** start SOURCE EXCERPT **

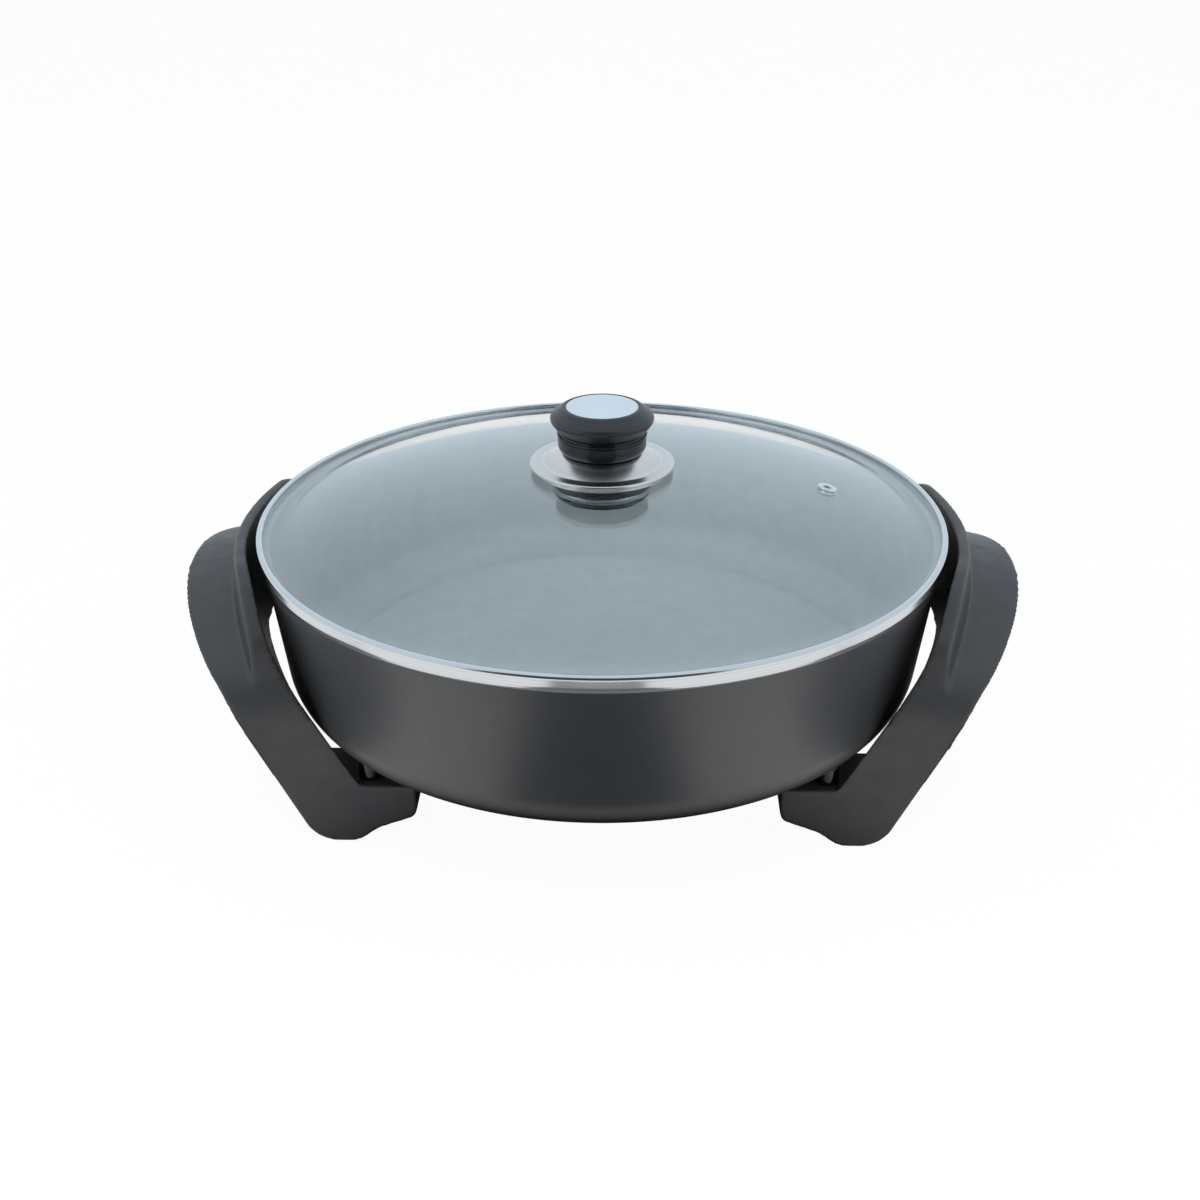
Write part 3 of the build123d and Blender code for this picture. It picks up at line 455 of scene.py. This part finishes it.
def makePan():
    legLow = nodeBox("leg_spacers")[1].z
    legs = makeBosses("legBosses", pan["legBoss"], pan["legHole"], legLow, pan["legRoot"])
    legs = setOut(legs, "nonStickCoatOutside", pan["legWidth"], pan["legDepth"])
    lugs = makeBosses("lugBosses", pan["lugBoss"], pan["lugHole"], pan["lugLow"], pan["lugRoot"])
    lugs = setOut(lugs, "nonStickCoatOutside", pan["lugWidth"], 0, (0, pan["lugPlace"], 0))
    return joinPieces(makeBowl(), legs, lugs)


dress(makePan(), "skillet", "pan")
print("pan turned")


# Lid: the glass dome, its steel band and the vent

lid = {
    "glassThickness": 4.0, "glassRise": 29.0, "brim": 9.0, "brimRound": 24.0, "edgeRound": 0.8,
    "boltHole": 2.8, "bandWidth": 3.4, "biteIntoBand": 0.8, "domeSteps": 44, "domeRoom": 8.0,
    "stepDegrees": 3, "margin": 0.6,
}

bandLow, bandHigh = nodeBox("lid_rim")
glassLow, glassHigh = nodeBox("lid_glass")
glassEdge = bandHigh.x - lid["bandWidth"] + lid["biteIntoBand"]
domeEdge = glassEdge - lid["brim"]
domeSphere = (domeEdge ** 2 + lid["glassRise"] ** 2) / (2 * lid["glassRise"])
domeCentre = glassHigh.z - domeSphere  # height of the sphere's middle


def domeArc(sphere, start, end):
    radii = [start + (end - start) * k / lid["domeSteps"] for k in range(lid["domeSteps"] + 1)]
    return [(r, domeCentre + sqrt(sphere ** 2 - r ** 2), 0) for r in radii]


def makeGlass():
    bottom = glassLow.z
    top = bottom + lid["glassThickness"]
    inside = domeSphere - lid["glassThickness"]
    innerEdge = sqrt(inside ** 2 - (bottom - domeCentre) ** 2)
    room, brimRound, edgeRound = lid["domeRoom"], lid["brimRound"], lid["edgeRound"]
    brim = [(domeEdge, top, brimRound), (glassEdge, top, edgeRound), (glassEdge, bottom, edgeRound),
            (innerEdge, bottom, brimRound)]
    corners = (domeArc(domeSphere, lid["boltHole"], domeEdge - room) + brim
               + domeArc(inside, innerEdge - room, lid["boltHole"]))
    return turnPiece("lidGlass", corners, "temperedGlass", stepDegrees=lid["stepDegrees"],
                     margin=lid["margin"])


band = {
    "innerRound": 0.4, "tuck": 0.3, "lowRound": 1.0, "flare": 2.0, "flareRound": 3.0, "topRound": 1.8,
    "lipRound": 1.0, "lipHeight": 2.0, "lipLean": 0.2, "stepDegrees": 8, "segments": 384,
}


def makeBand():
    outer, low, high = bandHigh.x, bandLow.z, bandHigh.z
    inner, lean = outer - lid["bandWidth"], band["lipLean"]
    corners = [
        (inner, low, band["innerRound"]), (outer - band["tuck"], low, band["lowRound"]),
        (outer, low + band["flare"], band["flareRound"]), (outer, high, band["topRound"]),
        (inner, high - lean, band["lipRound"]),
        (inner + lean, high - band["lipHeight"], band["innerRound"])]
    return turnPiece("lidBand", corners, "polishedSteelBand", stepDegrees=band["stepDegrees"],
                     segments=band["segments"])


vent = {
    "hole": 2.0, "shank": 3.6, "flange": 5.25, "sheet": 1.0, "clearance": 0.06, "edgeShare": 0.7,
    "crown": 1.6, "mouthDrop": 0.3, "segments": 64, "margin": 0.15,
}


def makeEyelet():  # its axis stands square to the glass
    low, high = nodeBox("vent_eyelet")
    middle = (low + high) / 2
    away = sqrt(middle.x ** 2 + middle.y ** 2)
    hole, shank, flange, sheet, gap = (vent[key] for key in ("hole", "shank", "flange", "sheet", "clearance"))
    paintedShadowDisc = -lid["glassThickness"] - gap
    corners = [
        (hole, paintedShadowDisc - sheet, 0.35), (flange, paintedShadowDisc - sheet, 0.45), (flange, paintedShadowDisc, 0.3),
        (shank, paintedShadowDisc, 0), (shank, gap, 0), (flange, gap, 0.2), (flange, sheet * vent["edgeShare"], 0.35),
        (flange - vent["crown"], sheet, 0.8), (hole, sheet - vent["mouthDrop"], 0.5)]
    piece = turnPiece("ventEyelet", corners, "spunStainlessSheet", segments=vent["segments"],
                      margin=vent["margin"])
    turned = Matrix.Rotation(atan2(middle.y, middle.x), 4, "Z")
    tilted = Matrix.Rotation(asin(away / domeSphere), 4, "Y")
    crown = Matrix.Translation((0, 0, domeSphere * mm))
    piece.data.transform(Matrix.Translation((0, 0, domeCentre * mm)) @ (turned @ tilted) @ crown)
    return piece


glass = makeGlass()
glass.visible_shadow = False  # the lamps reach the inside of the pan as they do through real glass
dress(glass, "lid", "lid_glass")
dress(makeBand(), "lid", "lid_rim")
dress(makeEyelet(), "lid", "vent_eyelet")
print("lid turned")


# Knob: a coned plate, a stem with a collar, a cap with a disc, and the seat under the glass

plate = {
    "sheet": 1.0, "rimAboveGlass": 3.1, "rimThickness": 2.0, "skirt": 35.2, "hub": 20.5, "foot": 31.9,
    "slopeShift": 0.5, "overGlass": 0.05, "stepDegrees": 7,
}


def makePlate():
    outer, top, sheet = nodeBox("knob_plate")[1].x, glassHigh.z + plate["rimAboveGlass"], plate["sheet"]
    middle, hole = nodeBox("knob_stem")[0].z, lid["boltHole"]
    hub, foot, skirt, shift = (plate[key] for key in ("hub", "foot", "skirt", "slopeShift"))
    paintedShadowDisc = top - plate["rimThickness"]
    glassTop = domeCentre + sqrt(domeSphere ** 2 - (skirt - sheet) ** 2) + plate["overGlass"]
    corners = [
        (hole, middle - sheet, 0), (hub, middle - sheet, 1.2), (foot - shift, top - sheet, 1.5),
        (skirt - sheet, top - sheet, 0), (skirt - sheet, glassTop, 0), (skirt, glassTop, 0.2),
        (skirt, paintedShadowDisc, 0), (outer, paintedShadowDisc, 0.5), (outer, top, 1.0), (foot, top, 2.5),
        (hub + shift, middle, 1.2), (hole, middle, 0)]
    return turnPiece("knobPlate", corners, "brushedSteelPlate", stepDegrees=plate["stepDegrees"])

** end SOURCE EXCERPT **

STATED EXERCISE: Take the data above and return it exactly.

REPLY TO THE TASK:
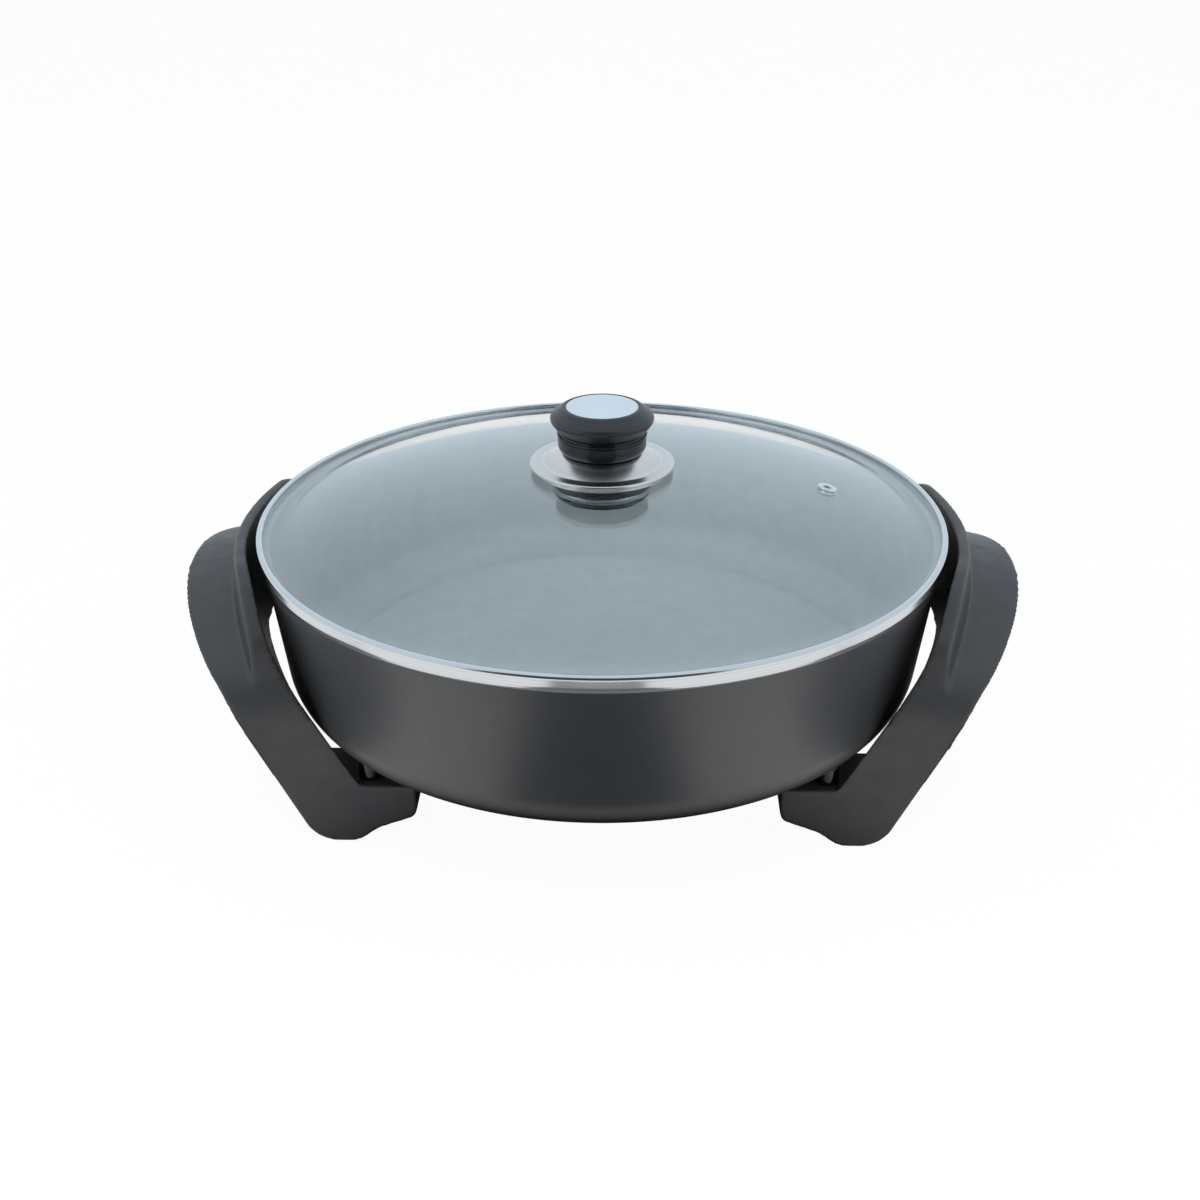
Write part 3 of the build123d and Blender code for this picture. It picks up at line 455 of scene.py. This part finishes it.
def makePan():
    legLow = nodeBox("leg_spacers")[1].z
    legs = makeBosses("legBosses", pan["legBoss"], pan["legHole"], legLow, pan["legRoot"])
    legs = setOut(legs, "nonStickCoatOutside", pan["legWidth"], pan["legDepth"])
    lugs = makeBosses("lugBosses", pan["lugBoss"], pan["lugHole"], pan["lugLow"], pan["lugRoot"])
    lugs = setOut(lugs, "nonStickCoatOutside", pan["lugWidth"], 0, (0, pan["lugPlace"], 0))
    return joinPieces(makeBowl(), legs, lugs)


dress(makePan(), "skillet", "pan")
print("pan turned")


# Lid: the glass dome, its steel band and the vent

lid = {
    "glassThickness": 4.0, "glassRise": 29.0, "brim": 9.0, "brimRound": 24.0, "edgeRound": 0.8,
    "boltHole": 2.8, "bandWidth": 3.4, "biteIntoBand": 0.8, "domeSteps": 44, "domeRoom": 8.0,
    "stepDegrees": 3, "margin": 0.6,
}

bandLow, bandHigh = nodeBox("lid_rim")
glassLow, glassHigh = nodeBox("lid_glass")
glassEdge = bandHigh.x - lid["bandWidth"] + lid["biteIntoBand"]
domeEdge = glassEdge - lid["brim"]
domeSphere = (domeEdge ** 2 + lid["glassRise"] ** 2) / (2 * lid["glassRise"])
domeCentre = glassHigh.z - domeSphere  # height of the sphere's middle


def domeArc(sphere, start, end):
    radii = [start + (end - start) * k / lid["domeSteps"] for k in range(lid["domeSteps"] + 1)]
    return [(r, domeCentre + sqrt(sphere ** 2 - r ** 2), 0) for r in radii]


def makeGlass():
    bottom = glassLow.z
    top = bottom + lid["glassThickness"]
    inside = domeSphere - lid["glassThickness"]
    innerEdge = sqrt(inside ** 2 - (bottom - domeCentre) ** 2)
    room, brimRound, edgeRound = lid["domeRoom"], lid["brimRound"], lid["edgeRound"]
    brim = [(domeEdge, top, brimRound), (glassEdge, top, edgeRound), (glassEdge, bottom, edgeRound),
            (innerEdge, bottom, brimRound)]
    corners = (domeArc(domeSphere, lid["boltHole"], domeEdge - room) + brim
               + domeArc(inside, innerEdge - room, lid["boltHole"]))
    return turnPiece("lidGlass", corners, "temperedGlass", stepDegrees=lid["stepDegrees"],
                     margin=lid["margin"])


band = {
    "innerRound": 0.4, "tuck": 0.3, "lowRound": 1.0, "flare": 2.0, "flareRound": 3.0, "topRound": 1.8,
    "lipRound": 1.0, "lipHeight": 2.0, "lipLean": 0.2, "stepDegrees": 8, "segments": 384,
}


def makeBand():
    outer, low, high = bandHigh.x, bandLow.z, bandHigh.z
    inner, lean = outer - lid["bandWidth"], band["lipLean"]
    corners = [
        (inner, low, band["innerRound"]), (outer - band["tuck"], low, band["lowRound"]),
        (outer, low + band["flare"], band["flareRound"]), (outer, high, band["topRound"]),
        (inner, high - lean, band["lipRound"]),
        (inner + lean, high - band["lipHeight"], band["innerRound"])]
    return turnPiece("lidBand", corners, "polishedSteelBand", stepDegrees=band["stepDegrees"],
                     segments=band["segments"])


vent = {
    "hole": 2.0, "shank": 3.6, "flange": 5.25, "sheet": 1.0, "clearance": 0.06, "edgeShare": 0.7,
    "crown": 1.6, "mouthDrop": 0.3, "segments": 64, "margin": 0.15,
}


def makeEyelet():  # its axis stands square to the glass
    low, high = nodeBox("vent_eyelet")
    middle = (low + high) / 2
    away = sqrt(middle.x ** 2 + middle.y ** 2)
    hole, shank, flange, sheet, gap = (vent[key] for key in ("hole", "shank", "flange", "sheet", "clearance"))
    paintedShadowDisc = -lid["glassThickness"] - gap
    corners = [
        (hole, paintedShadowDisc - sheet, 0.35), (flange, paintedShadowDisc - sheet, 0.45), (flange, paintedShadowDisc, 0.3),
        (shank, paintedShadowDisc, 0), (shank, gap, 0), (flange, gap, 0.2), (flange, sheet * vent["edgeShare"], 0.35),
        (flange - vent["crown"], sheet, 0.8), (hole, sheet - vent["mouthDrop"], 0.5)]
    piece = turnPiece("ventEyelet", corners, "spunStainlessSheet", segments=vent["segments"],
                      margin=vent["margin"])
    turned = Matrix.Rotation(atan2(middle.y, middle.x), 4, "Z")
    tilted = Matrix.Rotation(asin(away / domeSphere), 4, "Y")
    crown = Matrix.Translation((0, 0, domeSphere * mm))
    piece.data.transform(Matrix.Translation((0, 0, domeCentre * mm)) @ (turned @ tilted) @ crown)
    return piece


glass = makeGlass()
glass.visible_shadow = False  # the lamps reach the inside of the pan as they do through real glass
dress(glass, "lid", "lid_glass")
dress(makeBand(), "lid", "lid_rim")
dress(makeEyelet(), "lid", "vent_eyelet")
print("lid turned")


# Knob: a coned plate, a stem with a collar, a cap with a disc, and the seat under the glass

plate = {
    "sheet": 1.0, "rimAboveGlass": 3.1, "rimThickness": 2.0, "skirt": 35.2, "hub": 20.5, "foot": 31.9,
    "slopeShift": 0.5, "overGlass": 0.05, "stepDegrees": 7,
}


def makePlate():
    outer, top, sheet = nodeBox("knob_plate")[1].x, glassHigh.z + plate["rimAboveGlass"], plate["sheet"]
    middle, hole = nodeBox("knob_stem")[0].z, lid["boltHole"]
    hub, foot, skirt, shift = (plate[key] for key in ("hub", "foot", "skirt", "slopeShift"))
    paintedShadowDisc = top - plate["rimThickness"]
    glassTop = domeCentre + sqrt(domeSphere ** 2 - (skirt - sheet) ** 2) + plate["overGlass"]
    corners = [
        (hole, middle - sheet, 0), (hub, middle - sheet, 1.2), (foot - shift, top - sheet, 1.5),
        (skirt - sheet, top - sheet, 0), (skirt - sheet, glassTop, 0), (skirt, glassTop, 0.2),
        (skirt, paintedShadowDisc, 0), (outer, paintedShadowDisc, 0.5), (outer, top, 1.0), (foot, top, 2.5),
        (hub + shift, middle, 1.2), (hole, middle, 0)]
    return turnPiece("knobPlate", corners, "brushedSteelPlate", stepDegrees=plate["stepDegrees"])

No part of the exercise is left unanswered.